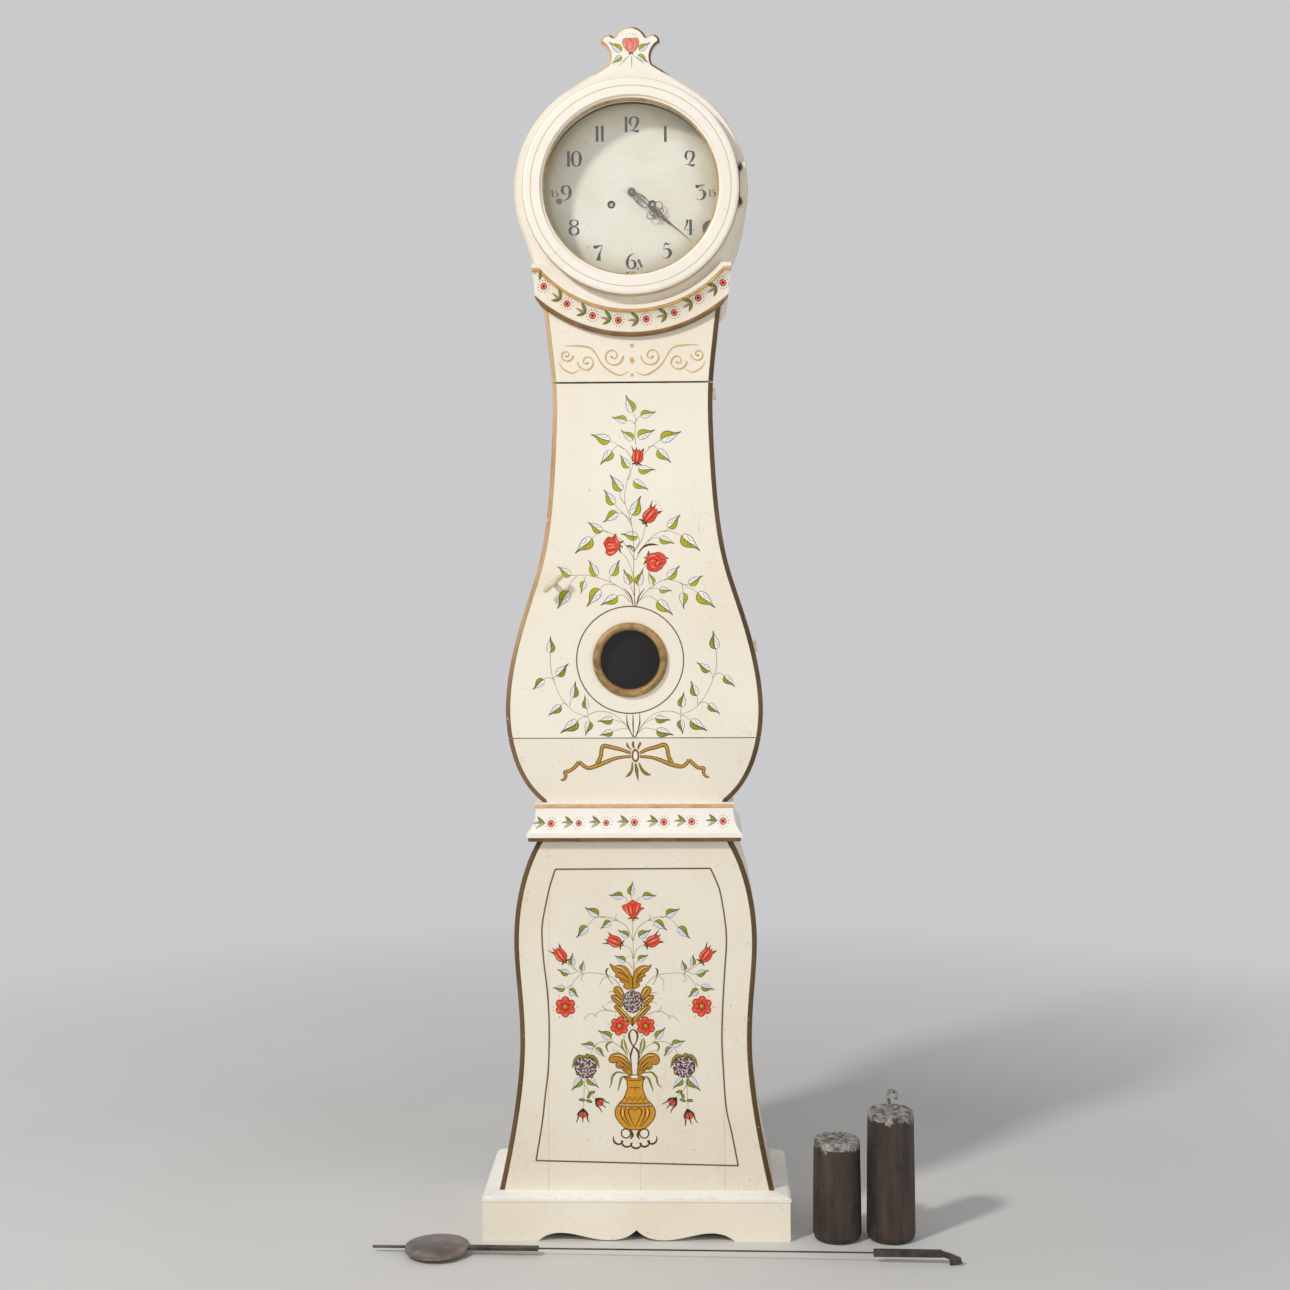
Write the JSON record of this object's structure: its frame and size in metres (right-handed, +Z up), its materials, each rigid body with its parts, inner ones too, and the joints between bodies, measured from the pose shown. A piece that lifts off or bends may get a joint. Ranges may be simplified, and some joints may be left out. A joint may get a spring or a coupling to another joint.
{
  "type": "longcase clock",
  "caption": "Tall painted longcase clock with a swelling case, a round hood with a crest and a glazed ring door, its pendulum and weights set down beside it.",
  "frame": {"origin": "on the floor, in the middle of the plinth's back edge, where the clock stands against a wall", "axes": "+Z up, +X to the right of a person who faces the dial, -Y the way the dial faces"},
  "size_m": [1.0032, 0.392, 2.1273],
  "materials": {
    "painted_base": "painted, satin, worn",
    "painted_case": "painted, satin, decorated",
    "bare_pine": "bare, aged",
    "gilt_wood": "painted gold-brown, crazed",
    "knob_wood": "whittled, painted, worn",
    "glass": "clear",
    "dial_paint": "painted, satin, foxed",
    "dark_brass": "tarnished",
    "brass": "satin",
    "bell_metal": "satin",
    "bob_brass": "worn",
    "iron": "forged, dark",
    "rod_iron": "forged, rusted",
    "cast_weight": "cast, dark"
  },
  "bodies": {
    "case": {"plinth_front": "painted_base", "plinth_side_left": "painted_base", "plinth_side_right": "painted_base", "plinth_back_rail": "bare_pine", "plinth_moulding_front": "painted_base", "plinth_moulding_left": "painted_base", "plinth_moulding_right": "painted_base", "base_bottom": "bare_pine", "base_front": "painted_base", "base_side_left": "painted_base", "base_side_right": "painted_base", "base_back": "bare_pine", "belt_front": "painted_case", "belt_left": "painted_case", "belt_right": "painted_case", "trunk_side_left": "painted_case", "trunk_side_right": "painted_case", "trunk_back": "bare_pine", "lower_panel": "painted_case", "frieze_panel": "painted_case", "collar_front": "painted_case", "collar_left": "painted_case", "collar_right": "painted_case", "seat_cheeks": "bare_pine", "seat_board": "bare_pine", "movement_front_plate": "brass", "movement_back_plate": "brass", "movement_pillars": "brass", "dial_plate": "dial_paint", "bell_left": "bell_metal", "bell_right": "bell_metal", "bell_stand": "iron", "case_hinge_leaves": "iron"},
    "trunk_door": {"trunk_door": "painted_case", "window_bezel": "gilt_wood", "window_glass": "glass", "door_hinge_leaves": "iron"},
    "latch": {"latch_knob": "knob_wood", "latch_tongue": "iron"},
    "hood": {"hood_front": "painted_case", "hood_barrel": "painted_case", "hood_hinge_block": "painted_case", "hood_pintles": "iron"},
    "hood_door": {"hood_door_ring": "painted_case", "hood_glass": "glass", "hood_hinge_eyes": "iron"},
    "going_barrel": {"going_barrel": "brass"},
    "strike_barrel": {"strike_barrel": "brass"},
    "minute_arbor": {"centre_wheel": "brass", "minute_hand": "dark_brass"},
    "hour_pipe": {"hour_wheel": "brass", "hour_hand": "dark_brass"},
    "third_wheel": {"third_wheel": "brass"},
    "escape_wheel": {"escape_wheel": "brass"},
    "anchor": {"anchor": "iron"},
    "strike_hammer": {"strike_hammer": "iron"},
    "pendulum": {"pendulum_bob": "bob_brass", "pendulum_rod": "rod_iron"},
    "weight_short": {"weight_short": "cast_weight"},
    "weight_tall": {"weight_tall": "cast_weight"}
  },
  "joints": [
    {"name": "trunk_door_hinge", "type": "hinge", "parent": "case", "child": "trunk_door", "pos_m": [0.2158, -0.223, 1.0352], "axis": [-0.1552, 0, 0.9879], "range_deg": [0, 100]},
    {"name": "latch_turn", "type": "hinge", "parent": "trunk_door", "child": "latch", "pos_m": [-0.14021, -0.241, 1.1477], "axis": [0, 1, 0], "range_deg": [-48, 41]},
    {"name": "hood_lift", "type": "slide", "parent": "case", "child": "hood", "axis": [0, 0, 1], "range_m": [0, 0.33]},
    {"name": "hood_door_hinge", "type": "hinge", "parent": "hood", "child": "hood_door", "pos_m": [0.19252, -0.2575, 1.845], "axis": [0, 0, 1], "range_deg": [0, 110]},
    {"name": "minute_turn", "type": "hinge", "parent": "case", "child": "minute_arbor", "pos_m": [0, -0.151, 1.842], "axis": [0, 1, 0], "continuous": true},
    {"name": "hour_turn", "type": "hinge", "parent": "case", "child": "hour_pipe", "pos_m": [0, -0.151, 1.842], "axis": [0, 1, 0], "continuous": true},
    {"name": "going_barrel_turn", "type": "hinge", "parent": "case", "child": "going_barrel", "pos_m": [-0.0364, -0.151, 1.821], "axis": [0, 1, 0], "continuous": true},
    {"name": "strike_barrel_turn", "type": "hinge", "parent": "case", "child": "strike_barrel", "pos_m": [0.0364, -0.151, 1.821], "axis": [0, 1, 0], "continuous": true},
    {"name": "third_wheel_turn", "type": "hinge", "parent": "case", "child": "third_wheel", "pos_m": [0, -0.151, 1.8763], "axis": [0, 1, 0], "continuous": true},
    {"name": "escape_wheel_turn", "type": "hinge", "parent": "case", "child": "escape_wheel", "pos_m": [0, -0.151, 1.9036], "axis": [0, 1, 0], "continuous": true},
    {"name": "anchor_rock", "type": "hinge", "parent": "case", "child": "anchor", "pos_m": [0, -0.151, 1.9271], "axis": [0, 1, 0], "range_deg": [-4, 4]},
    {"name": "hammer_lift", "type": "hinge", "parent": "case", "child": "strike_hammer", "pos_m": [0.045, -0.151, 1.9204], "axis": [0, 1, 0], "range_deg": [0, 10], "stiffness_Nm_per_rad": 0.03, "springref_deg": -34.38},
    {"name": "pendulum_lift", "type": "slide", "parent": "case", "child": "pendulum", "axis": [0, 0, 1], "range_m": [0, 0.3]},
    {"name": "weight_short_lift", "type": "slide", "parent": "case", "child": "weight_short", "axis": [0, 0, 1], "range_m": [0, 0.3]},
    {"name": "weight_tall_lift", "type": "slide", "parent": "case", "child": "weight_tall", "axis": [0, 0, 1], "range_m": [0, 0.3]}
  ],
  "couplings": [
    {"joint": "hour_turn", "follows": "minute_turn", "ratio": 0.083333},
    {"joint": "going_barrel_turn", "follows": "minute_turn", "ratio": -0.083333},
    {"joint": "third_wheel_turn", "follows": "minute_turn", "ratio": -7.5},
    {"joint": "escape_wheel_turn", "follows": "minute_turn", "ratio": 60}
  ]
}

........

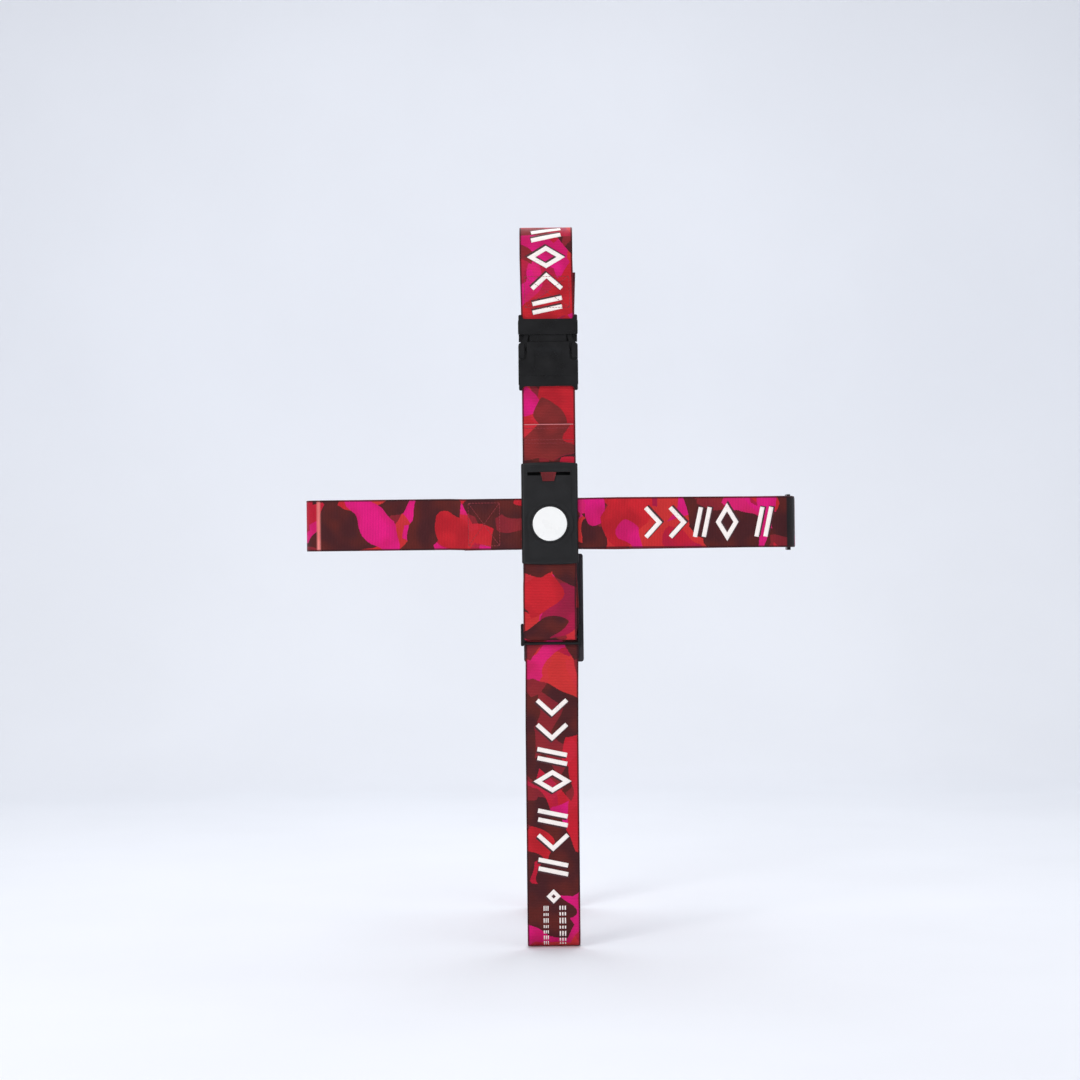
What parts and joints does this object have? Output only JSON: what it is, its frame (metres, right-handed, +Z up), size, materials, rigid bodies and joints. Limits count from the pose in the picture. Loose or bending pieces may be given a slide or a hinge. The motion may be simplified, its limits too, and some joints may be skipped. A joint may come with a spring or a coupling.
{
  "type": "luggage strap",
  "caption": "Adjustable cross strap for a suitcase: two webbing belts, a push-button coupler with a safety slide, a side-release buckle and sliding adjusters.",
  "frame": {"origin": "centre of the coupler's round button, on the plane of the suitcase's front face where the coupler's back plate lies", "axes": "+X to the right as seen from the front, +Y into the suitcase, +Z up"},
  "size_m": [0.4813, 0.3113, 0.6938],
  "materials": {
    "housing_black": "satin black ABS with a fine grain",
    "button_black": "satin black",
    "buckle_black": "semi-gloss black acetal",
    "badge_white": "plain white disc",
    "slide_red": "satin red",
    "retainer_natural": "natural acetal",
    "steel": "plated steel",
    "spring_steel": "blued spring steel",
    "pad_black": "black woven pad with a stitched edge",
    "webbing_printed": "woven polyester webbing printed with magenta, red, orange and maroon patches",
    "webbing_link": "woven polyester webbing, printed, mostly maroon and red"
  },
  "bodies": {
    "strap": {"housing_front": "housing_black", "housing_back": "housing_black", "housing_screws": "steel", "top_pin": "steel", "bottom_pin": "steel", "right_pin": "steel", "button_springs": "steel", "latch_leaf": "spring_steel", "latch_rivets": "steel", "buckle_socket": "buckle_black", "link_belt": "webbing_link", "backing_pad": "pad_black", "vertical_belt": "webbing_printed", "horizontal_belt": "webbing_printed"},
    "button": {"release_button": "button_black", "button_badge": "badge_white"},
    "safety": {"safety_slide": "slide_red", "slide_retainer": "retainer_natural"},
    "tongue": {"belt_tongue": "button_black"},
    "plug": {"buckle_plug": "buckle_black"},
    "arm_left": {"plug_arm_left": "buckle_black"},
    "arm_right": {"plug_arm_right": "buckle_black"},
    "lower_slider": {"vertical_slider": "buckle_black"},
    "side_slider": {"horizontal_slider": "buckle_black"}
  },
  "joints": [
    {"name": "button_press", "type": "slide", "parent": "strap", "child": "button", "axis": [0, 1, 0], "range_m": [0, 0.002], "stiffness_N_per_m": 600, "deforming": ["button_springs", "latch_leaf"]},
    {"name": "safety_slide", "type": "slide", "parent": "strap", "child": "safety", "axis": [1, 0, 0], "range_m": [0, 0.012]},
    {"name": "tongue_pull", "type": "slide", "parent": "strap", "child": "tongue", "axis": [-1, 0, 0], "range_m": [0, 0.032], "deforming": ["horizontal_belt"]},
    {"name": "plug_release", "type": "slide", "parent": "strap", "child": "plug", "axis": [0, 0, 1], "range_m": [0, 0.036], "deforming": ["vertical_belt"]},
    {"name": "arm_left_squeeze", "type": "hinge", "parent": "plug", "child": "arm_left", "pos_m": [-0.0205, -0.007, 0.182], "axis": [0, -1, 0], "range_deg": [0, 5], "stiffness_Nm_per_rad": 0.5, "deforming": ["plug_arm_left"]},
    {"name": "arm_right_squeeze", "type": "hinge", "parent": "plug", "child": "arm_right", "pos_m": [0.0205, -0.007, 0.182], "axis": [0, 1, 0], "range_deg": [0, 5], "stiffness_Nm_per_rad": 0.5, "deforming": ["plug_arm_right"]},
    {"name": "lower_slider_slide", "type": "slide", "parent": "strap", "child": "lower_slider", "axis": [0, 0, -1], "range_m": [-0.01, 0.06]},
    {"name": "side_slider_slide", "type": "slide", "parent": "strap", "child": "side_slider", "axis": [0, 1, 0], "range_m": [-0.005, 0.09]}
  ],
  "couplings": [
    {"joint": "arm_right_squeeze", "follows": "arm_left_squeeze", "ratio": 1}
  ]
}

........

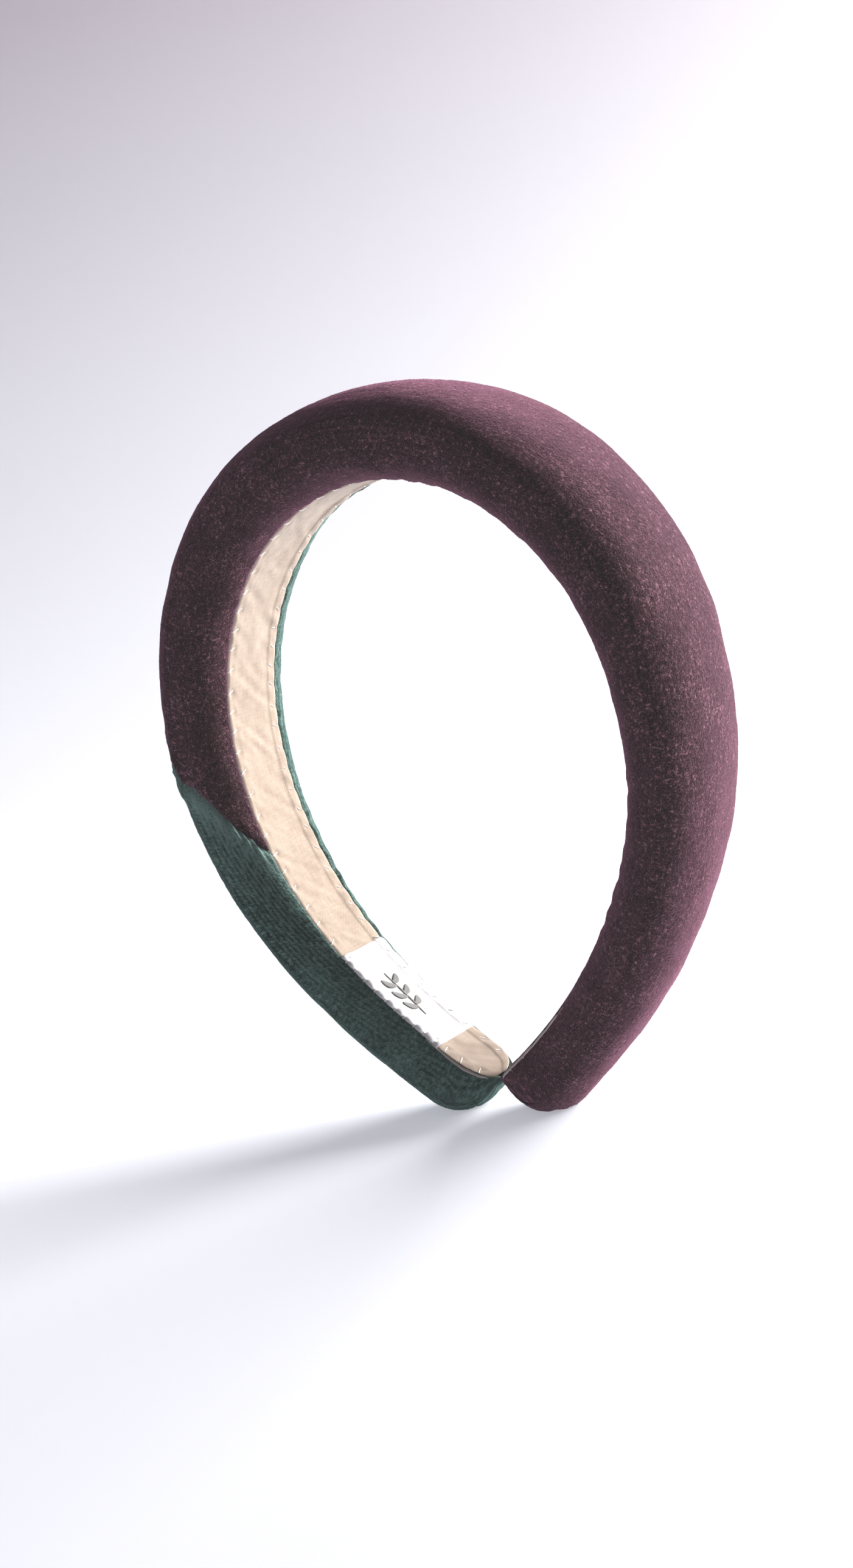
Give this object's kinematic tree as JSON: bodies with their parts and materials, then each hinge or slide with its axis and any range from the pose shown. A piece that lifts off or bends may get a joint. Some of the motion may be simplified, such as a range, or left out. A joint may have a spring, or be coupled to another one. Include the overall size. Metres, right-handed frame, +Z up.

........

#### [Task description]
Across the material above, count every line holding "bends" and write down only the number.

#### [Exercise solution]
2